DOUZ

La ciudad de Douz es conocida por su mercado de especias. Un espacio donde la variedad cromática de los diferentes puestos de venta, únicamente resulta superada por el batiburrillo de aromas suspendidos en el aire que la rodean. Es allí donde los turistas adquieren una muestra compuesta generalmente por clavo, harissa, pimienta negra, canela, curry y romero; una selección de colores y olores que rara vez terminará por condimentar un plato.

Si uno escoge un lugar apartado en un soportal, cierra los ojos y engulle una bocanada de aire, sentirá como si al masticar la arena procedente del desierto, que sin duda inhalará, ésta dejará de lado el sabor a canela, para agarrarse en la garganta con un desagradable olor: el de la carne en incipiente estado de putrefacción procedente de los trozos de cordero ensartado en los ganchos que tienen algunos tendales, y en los que el zumbido de moscas y avispas tocan réquiems desafinados.

Miren, le debía algo a Douz, desde hacía algunos años contraje una deuda con Túnez y ahora que las noticias me muestran cómo los carros cargados de canela y pimienta han sido volcados en la plaza, ahora que la arena no sólo huele a especias sino que también sabe a ellas, ahora es el momento de recordar una noche de verano.

Salí de Douz y me dirigí a un campamento ubicado en el Sahara tunecino, allí me esperaba una colección de jaimas adornadas por centenares de cucarachas blancas aladas que parecían darme una hostil bienvenida. El puesto de comida echando el cierre y el insoportable calor del desierto en pleno mes de julio me hicieron esbozar una sonrisa; levantar levemente la comisura de mis labios al recordar la ropa de abrigo que me habían recomendado llevar. Mientras, el dorso de mi mano izquierda iba y venía de manera automática a mi frente. Así, intentaba detener el paso al sudor que brotaba constante, resbalando hasta mis ojos, rojos, irritados. El paso de esos goterones que se mezclaban con la sal de alguna lágrima y el quemazón del roce de la fina arena, poco a poco iba recalando en esa divina trinidad compuesta por oídos, nariz y boca.

Descarté la opción de descansar en la jaima, iluminada, por una tenue luz que mostraba las olas de polvo arenisco dibujadas por la brisa nocturna asirocada en las sábanas de blanco inmaculado; entretanto, la tela que cumplía la precaria función de techo, danzaba mecida por el viento, inflándose y desinflándose como unos pulmones enfermos y cansados. Por ese techado provisional se colaba una aleatoria lluvia de finos regueros de arena, como si del cielo cayeran las cenizas de oro de algún fénix.

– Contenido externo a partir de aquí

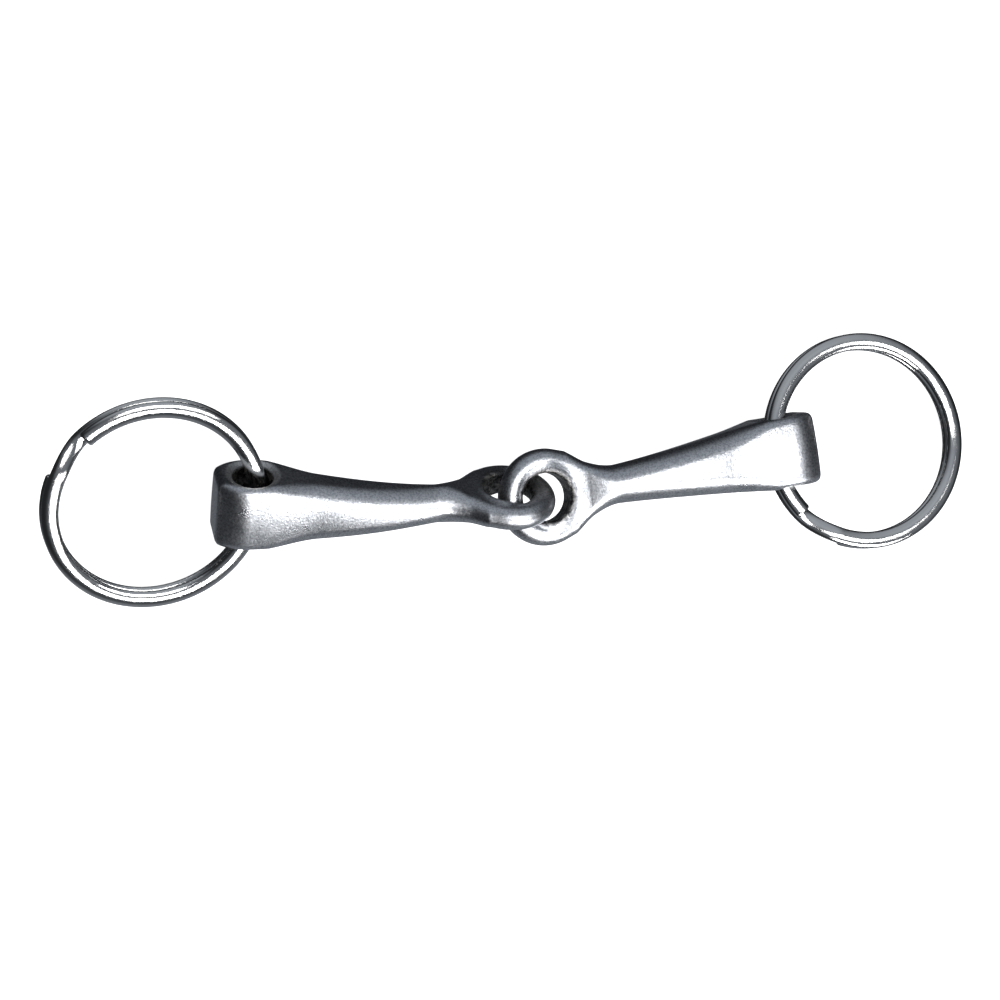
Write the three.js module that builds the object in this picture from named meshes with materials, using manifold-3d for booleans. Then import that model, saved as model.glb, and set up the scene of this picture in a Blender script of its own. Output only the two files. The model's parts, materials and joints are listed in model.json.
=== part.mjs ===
// A small jointed snaffle bit: two tapered cannons whose eyes are linked, each carrying a loose split
// ring in the cross hole of its flared outer end. The bit lies on a flat surface, z = 0, with its
// mouthpiece along X. Everything is in millimetres and degrees, +Z up.
import * as THREE from "three";
import { ParametricGeometry } from "three/addons/geometries/ParametricGeometry.js";
import { mergeVertices } from "three/addons/utils/BufferGeometryUtils.js";
import Module from "manifold-3d";

// Cannon: its own frame has the ring hole's centre at the origin, the hole along Z, the eye out along +X.
const EYE_X = 37.05; // ring hole to eye centre
const EYE_RADIUS = 7; // outside of the eye
const EYE_WIRE = 3.5; // thickness of the round bar that the eye is formed from
const BUTT_END = 5.25; // ring hole to the flat outer end
const BUTT_WIDTH = 9.6;
const BUTT_HEIGHT = 10.5;
const BUTT_PLAN_RADIUS = 6; // in plan the butt's sides curve in to its flat outer end
const BUTT_PLAN_START = -0.7; // from here
const BUTT_END_RADIUS = 0.7; // edge round the flat outer end
const BUTT_CORNER_RADIUS = 1.55; // long edges of the cannon, at the butt
const NECK_CORNER_RADIUS = 2.35; // and at the neck, where they merge into an oval
const SHAFT_WIDTH = 7.6;
const NECK_WIDTH = 5.5;
const NECK_HEIGHT = 5.75;
const TAPER_START = 2.5; // the height tapers from here to the neck
const HEIGHT_TAPER = 1.3; // how much of the height goes early: 1 is straight
const WIDTH_TAPER = 2; // how late the width goes: 1 is straight
const BULB_START = 0.5; // the width draws in from here
const BULB_END = 9.5; // to the shaft, here
const NECK_X = EYE_X - 10.6; // the narrowest place, where the eye starts to flare
const FLARE_TOUCH = 34; // slope of the flare where it meets the eye's circle
const FLARE_SHAPE = 1.7; // how late the flare opens: 1 is straight
const FLARE_THINNED = 0.8; // part of the flare by whose end it is as thin as the eye's bar
const FLARE_OVERLAP = 1.6; // how far the shaft runs on into the eye
const BOW = 1.5; // sideways rise of the cannon's middle line between hole and eye
const HOLE_RADIUS = 2.8;
const SINK_RADIUS = 3.8; // rounded countersink at both mouths of the ring hole
const SINK_DEPTH = 0.7;

// Split ring: its own frame has the ring's centre at the origin and its axis along Z.
const RING_RADIUS = 16; // outside
const WIRE_WIDTH = 2.5; // across the wire, along the ring's radius
const WIRE_THICKNESS = 1.3; // one coil, along the ring's axis
const WIRE_SQUARENESS = 2.4; // of its crowned section
const COIL_PITCH = 1.38; // between the middles of the two coils
const CROSSING = 25; // arc over which the wire crosses from one coil to the other
const END_GAP = 1.5; // arc left free at each cut end of the wire

// Pose at rest, in degrees.
const LEFT = { yaw: 0.8, pitch: -1.9, roll: -60.1 };
const LEFT_RING = { swivel: 4.1, rise: 5.5, lean: -6.6, spin: 220.5 };
const RIGHT = { yaw: -170.8, pitch: -4, roll: 91 };
const RIGHT_RING = { swivel: 1.6, rise: -3.4, lean: 4.5, spin: 65.5 };
const RING_SEAT = 0.76; // wire's middle line past the hole's axis, so that the ring clears both mouths
const LINK = new THREE.Vector3(0.4, 0.34, 0.19); // left eye's outer bar, from the middle of the right eye

const END_STEPS = 4; // sections round the edge of the flat end
const BUTT_STEPS = 5; // and on to where the butt is widest
const SHAFT_STEPS = 13;
const FLARE_STEPS = 8;
const CORNER_STEPS = 6; // of each long edge
const EYE_STEPS = 32;
const EYE_SIDES = 12;
const HOLE_SIDES = 28;
const SINK_STEPS = 4;
const WIRE_SIDES = 12;
const STEP_ANGLE = 6; // arc of one step along the ring's wire
const WELD = 1e-4;

const { clamp, degToRad, lerp, smoothstep } = THREE.MathUtils;

const wasm = await Module();
wasm.setup();

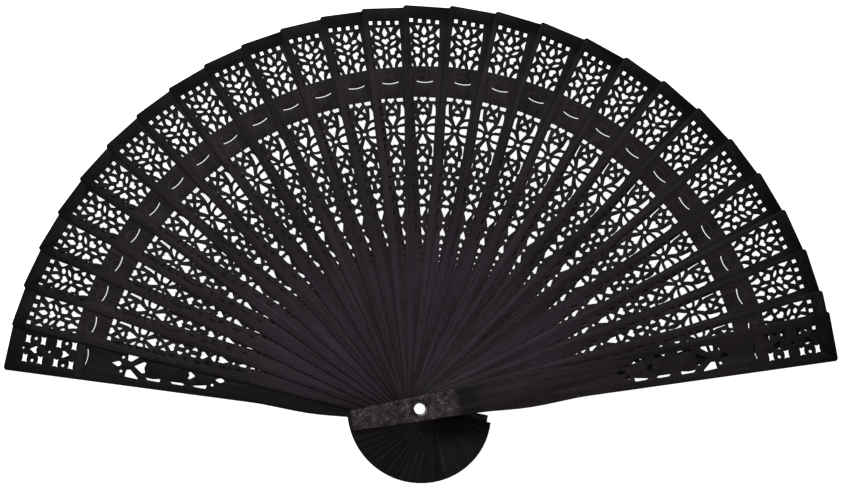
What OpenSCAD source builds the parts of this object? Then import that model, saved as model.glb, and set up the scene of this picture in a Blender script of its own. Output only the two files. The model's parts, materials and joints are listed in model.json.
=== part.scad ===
// Folding fan made only of pierced wooden sticks, lying flat and spread open.
// The pivot is the Z axis, the back guard's outer face is z = 0, and the fan opens towards +Y.
// Every stick lies on its left-hand neighbour, so the stack climbs from the back guard (left)
// to the front guard (right). All sizes are in millimetres.

/* [Spread] */
// angle of the back guard from +X in degrees
back_angle = 171.5; // [90:0.1:180]
// step between neighbours for the first 5 sticks, in degrees
step_first = 5.6; // [4:0.1:8]
// step for the next 9 sticks, in degrees
step_middle = 5.9; // [4:0.1:8]
// step for the next 4 sticks, which are pulled wider apart, in degrees
step_wide = 6.5; // [4:0.1:8]
// step for the last 8 sticks, in degrees
step_last = 6.2; // [4:0.1:8]
// step from the last stick to the front guard, in degrees
step_guard = 3.6; // [2:0.1:8]

/* [Sticks] */
// number of thin sticks between the guards
stick_count = 26; // [26:1:26]
// distance from the pivot to the tip of a stick
tip_r = 170; // [120:1:220]
// distance from the pivot to the butt end of a stick
butt_r = 29.2; // [20:1:40]
// thickness of a thin stick
stick_t = 0.4; // [0.4:0.05:1]
// half width of a stick at the pivot
pivot_half = 5; // [4:0.1:7]
// half width at the tip on the side that shows
tip_half_left = 8.8; // [8:0.1:10]
// half width at the tip on the side under the next stick
tip_half_right = 11; // [8:0.1:12]
// half width at the butt end
butt_half = 4; // [3:0.1:5]
// drop of the slanting tip from the left corner to the right corner
tip_slant = 1.1; // [0:0.1:3]

/* [Guards] */
// thickness of a guard stick
guard_t = 1.2; // [1:0.1:3]
// distance from the pivot to the butt end of a guard
guard_butt_r = 27.6; // [20:0.2:40]
// radius of the guards' tip corners
guard_corner = 1.2; // [0.5:0.1:3]

/* [Stack] */
// free gap between two thin sticks
stick_gap = 0.1; // [0.1:0.01:0.4]
// free gap between a guard and the stick beside it
guard_gap = 0.2; // [0.2:0.01:0.5]

/* [Lace] */
// how far every hole of the lace is drawn in, which makes the bars between the holes thicker
draw_in = 0.2; // [0:0.05:0.3]
// width of the windows along the tip
window_w = 1.4; // [1:0.1:2]
// length of the curved slit
slit_len = 6.6; // [4:0.1:9]
// width of the curved slit
slit_w = 0.4; // [0.3:0.05:0.8]

/* [Ribbon] */
// distance from the pivot to the middle of the ribbon
ribbon_r = 140.3; // [139:0.1:142]
// width of the ribbon
ribbon_w = 2.6; // [1:0.1:4]
// thickness of the ribbon
ribbon_t = 0.05; // [0.04:0.01:0.1]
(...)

En ese momento, me dirigí junto al vallado que delimitaba el campamento, y tumbado en una hamaca, compartí mi presencia con lagartos que sabían que al hombre le sigue siempre la luz y a la luz los insectos y otras criaturas de las que se alimentan. Presencié el proceso invertido del fiat lux primigenio en el momento en que de manera programada, las luces se apagaron dejándome en la mayor oscuridad que había presenciado jamás. Esa noche la pasé a la intemperie, bajo el cielo estrellado más bello que he visto en mi vida. Sentí como si la mirada no tuviera obstáculo alguno y la luz que recibían mis ojos, como si del negro sol saturniano se tratara, siguiera avanzando y avanzando por el espacio hasta detenerse en un descanso flotante y fluctuante; mi visión devino paso de astronauta, liviana pesantez.

Una vez que mis pupilas se adaptaron a la luz, mi cerebro tardó algo más, mantuve una conversación inolvidable con Marwuan, guía de la expedición, charla que giró entorno a…

¿Han visto las noticias sobre Túnez? Creo que el mercado de las especies huele a sangre, a muerte, a pólvora, a coraje a ira y ¿cómo no? a miedo.

No quiero volver a ver ese cielo tocado por los dedos de luz que cuelgan de las palmeras (así llaman en esa tierra a los dátiles). Apenas me atrevo a caminar estante arriba, estante abajo, por los libros de mi biblioteca, para mí, en ocasiones, incluso el cemento se transforma en lama, en desierto o en arenas movedizas.